What to do with the plug first
There are two schools of thought, tap the rawl plug further into the wall and fill, or remove it entirely — with the logic for the first being that pulling it out can mean a clump of plaster comes out with it. For most solid-wall situations, tapping in wins every time. You only need to knock the head a couple of millimetres below the surrounding plaster so the filler has somewhere to grip; you can almost always punch it in by putting a screw a couple of turns into the plug and tapping it with a hammer, then unscrewing and removing the screw. That little recess around the hole edge is the key, filler bonding to the plaster rim around the cavity is what holds the repair flat.
If the plug genuinely needs to come out (perhaps the hole is too damaged to tap in cleanly), the method matters. Use a screw to get a ‘bite’ on the fixing and give the screw head a pull with pliers, this usually works on plaster-over-block walls. Patience beats brute force every time.
One thing worth bearing in mind before any of this: most wall plugs are only 32 to 38mm long and most plaster is between 12.5mm and 19mm thick, so not much of the plug is actually going into the brick or block if you leave it flush with the plaster, and the front part of the brick is not able to take much load either without risking a ‘fisheye’ breakout. Wall plugs work best when their whole length is fully inside the wall’s main building material. That’s useful context for understanding why a plug that was only sitting in the plaster layer pulled out in the first place.
How to fill the hole properly
Right. Plug dealt with. Now the filling, and here is where the plasterer’s advice really counted.
First, clear the hole out. Remove all debris and loose plaster from inside the hole with a small scraper or brush, and use a vacuum cleaner to ensure any crumbly or dusty remnants are gone, you want the filler to have contact with the actual wall, not loose debris. A quick blow into the hole works too, but do stand back. Before filling, chamfer the edge of the hole slightly to give the filler something to grip at the surface. A quick scrape around the rim with a nail or the corner of your filling knife does this perfectly.

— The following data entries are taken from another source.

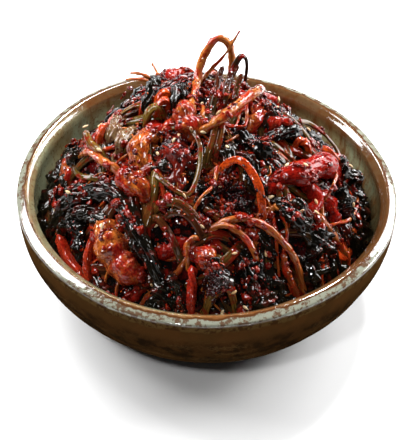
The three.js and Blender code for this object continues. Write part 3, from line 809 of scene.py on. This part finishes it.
def crown_finish():
    """Fibrous flesh under sauce. The thicker the sauce lies, the less it shines."""
    crown = PieceFinish("sauced_crown")
    streaks = crown.fibres((420, 420, 110))
    flesh = crown.mix(crown.ramp(streaks, 0.35, 0.62), paint(138, 46, 14), paint(210, 118, 46))
    cover = crown.maths("MULTIPLY_ADD", crown.tone, 0.34, crown.noise(95, 4, 0.6))
    colour = crown.mix(crown.ramp(cover, 0.44, 0.66), flesh, paint(146, 22, 13))
    thick = crown.patches(210, 4, 0.65, 0.50, 0.64)
    colour = crown.over(thick, 0.7, colour, DEEP_SAUCE)
    fibres = crown.fibres((1100, 1100, 90))
    bare = crown.maths("MULTIPLY_ADD", crown.tone, -0.35, 0.42)
    colour = crown.over(crown.ramp(fibres, 0.5, 0.64), bare, colour, paint(206, 100, 60))
    grains = crown.patches(900, 2, 0.6, 0.48, 0.60)
    colour = crown.over(grains, 0.55, colour, DEEP_SAUCE)
    relief = crown.bump(streaks, 0.0006)
    relief = crown.bump(fibres, 0.0004, relief)
    return crown.wet(colour, relief, crown.facets((1000, 1000, 320), 0.5, crown.grain),
                     crown.maths("MULTIPLY_ADD", crown.tone, -0.6, 1.0))


crown_bar = round_bar(*CROWN_BAR)
crowns = Joined("crowns")
for index, (widths, path, tone, lumps) in enumerate(CROWNS):
    crowns.drape(crown_bar, path, widths, lumpy(widths, 3.1 * index, lumps), tone, index)
small_crown_bar = round_bar(*SMALL_CROWN_BAR)
for index in range(STREWN_CROWNS["count"]):
    width = dice.uniform(*STREWN_CROWNS["width"])
    widths = (width * 0.7, width, width * 0.6)
    path = strewn_path(dice, STREWN_CROWNS["half"], dice.uniform(*STREWN_CROWNS["lift"]))
    tone = dice.uniform(0.3, 1)
    crowns.drape(small_crown_bar, path, widths, lumpy(widths, index), tone, STREWN_FROM + index)
crowns.build(crown_finish())


# ------------------------------------------------------------------ the leaf stems
# Leaf stalks, olive brown and pressed flat, with a groove along the middle. Some
# still stand up at the peak of the heap, dark red with paste.
STEM_BAR = (18, 40)
STEM_SLIM = 0.85            # of the widths below, which the salt has shrunk
# Each row has the widths, the way it runs, and how dark it is with paste.
STEMS = [
    ((3.4, 3, 2.4), [(-1, 8, 3), (1, 20, 6), (2, 30, 6), (4, 34, 10)], 0.9),
    ((3.4, 3, 2.4), [(2, 10, 3), (6, 24, 7), (8, 33, 8), (12, 36, 17), (15, 36, 15),
                     (14, 33, 3)], 1.0),
    ((3.2, 3, 2.4), [(5, 12, 3), (6, 22, 6), (8, 30, 6), (11, 35, 12)], 0.9),
    ((3, 2.8, 2.4), [(9, 14, 3), (11, 24, 6), (13, 31, 9)], 0.8),
    ((3, 3.8, 3.8), [(-60, 12, 5), (-56, -3, 6), (-48, -12, 4)], 0.0),
    ((2.6, 2.4, 2.6), [(-27, -22, 3), (-28, -8, 5), (-14, -3, 4), (-5, -17, 5), (-9, -39, 3),
                       (-22, -33, 4), (-28, -20, 2)], 0.55),
    ((2.6, 3, 3), [(-66, 2, 1), (-60, -12, 2), (-48, -20, 1)], 0.5),
    ((4, 4.2, 3.6), [(-26, -42, 3), (-14, -44, 5), (-1, -51, 3)], 0.45),
    ((3.6, 3.6, 3.2), [(-22, -46, 2), (-11, -47, 4), (-1, -54, 2)], 0.8),
    ((3.8, 3.6, 3), [(-26, -43, 2), (-18, -52, 4), (-11, -60, 2)], 0.7),
    ((3.2, 3.6, 3), [(2, 4, 3), (1, -10, 5), (-3, -23, 3)], 0.4),
    ((3, 3, 2.6), [(4, 3, 3), (4, -10, 5), (1, -23, 3)], 0.5),
    ((3, 3.4, 3), [(-48, 15, 3), (-41, 20, 4), (-32, 20, 4)], 0.1),
    ((4, 4.6, 3.6), [(-32, 9, 3), (-28, 12, 5), (-23, 11, 4)], 0.0),
    ((3.4, 3.8, 3), [(28, 14, 3), (38, 11, 6), (50, 4, 4)], 0.5),
    ((4, 4.8, 3.6), [(-50, 42, 1), (-38, 58, 4), (-22, 72, 2)], 0.2),
    ((4, 4.6, 3.6), [(-8, 56, 1), (-14, 66, 4), (-8, 74, 2)], 0.5),
    ((4, 4.8, 3.6), [(54, 36, 1), (46, 54, 4), (34, 68, 2)], 0.3),
    ((3, 2.8, 2.6), [(40, 16, 6), (46, 22, 8), (54, 22, 9), (60, 18, 8), (62, 12, 5)], 0.55),
    ((2.6, 2.6, 2.4), [(23, -4, 3), (32, -9, 4), (41, -12, 3)], 0.5),
    ((3.4, 3.4, 3.2), [(-2, -76, 0), (5, -73, 6), (10, -72, 7), (15, -75, 0)], 0.05),
    ((3, 3, 2.8), [(0, -77, 1), (3, -72, 5), (10, -71, 6)], 0.1),
]
STREWN_STEMS = {"count": 80, "width": (2.4, 4.4), "half": (12, 24), "lift": (-0.5, 2)}


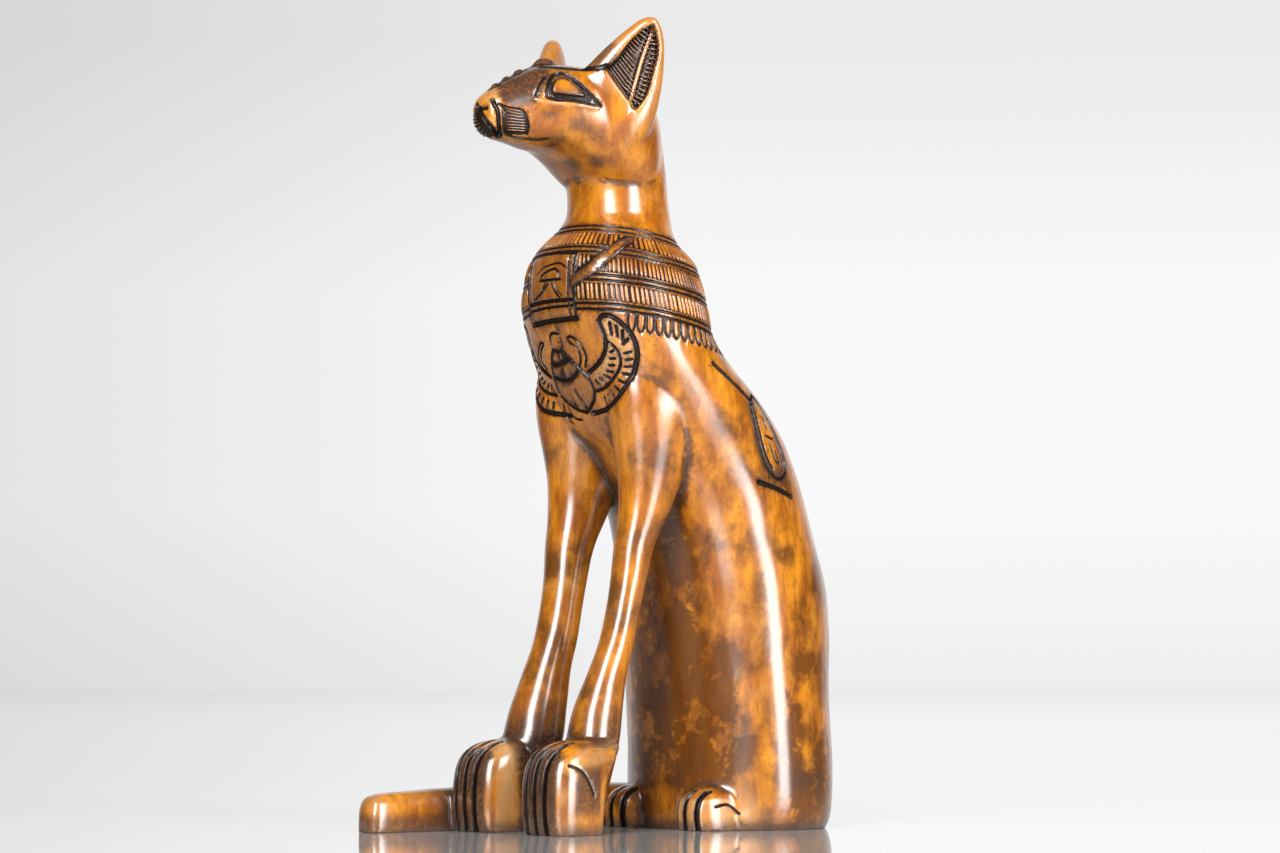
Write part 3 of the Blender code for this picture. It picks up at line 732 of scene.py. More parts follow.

Now choose your filler wisely. For small plug holes up to roughly 8–10mm, a ready-mixed filler in a tub or tube is very convenient; for larger cavities left by heavy-duty anchors, a powdered filler mixed with water works better and shrinks less as it dries, keeping the surface flat and stable so the patch does not sink or crack months later. The powdered stuff gives you far more control over the consistency too, slightly thicker mixes are easier to sculpt into deeper gaps without slumping.
Apply it in stages, not in one generous squeeze. When filling a particularly deep hole, apply the filler in layers and wait for each layer to dry before applying the next. Fill up the hole with a filling knife and fingers, being prepared for the material to shrink back; once it’s gone off, do a final fill slightly proud of the surface with the intention of sanding it back flush once dry. That “proud finish” is the plasterer’s trick in a nutshell, leave standard filler slightly raised as it often shrinks when drying.
Let the material bulge slightly over the surface, then smooth with crossed strokes: first pass your knife horizontally, then vertically across the same area, this cross pattern helps you match the flatness of the surrounding wall. Once fully dry, your fingertips are the best inspection tool: close your eyes and run your hand over the patch; you should feel no step or ridge at all, and if you still feel a dip, add a second thin layer of filler, let it dry, and repeat the sanding.
The finishing details that separate a patch from a repair
Sanding is only half the finish. Before you reach for the paint, use a paintbrush to dampen the crack or edge of the hole with water, as this helps prevent the filler from drying out too quickly and shrinking or cracking once dry, particularly useful on warm days when the wall is dry and thirsty.
When painting over, prime the area with a mist coat (watered-down emulsion) before painting to ensure the paint adheres evenly. Skipping that step is the reason so many patched holes are still visible after two coats of emulsion: the filler soaks up the first coat like blotting paper, leaving a dull ghost behind the gloss.
One last thought, specific to older homes. If you live in an older property with very soft plaster, practise on a discreet area first, like inside a cupboard, to get familiar with how much force the wall can take, how quickly your chosen filler dries, and how your paint behaves in thin blended layers. Victorian lime plaster behaves very differently from modern gypsum, and a repair that’s invisible on a 1990s semi can look like a bruise on a Georgian wall. That’s the kind of thing you only learn the first time you try it somewhere nobody will see.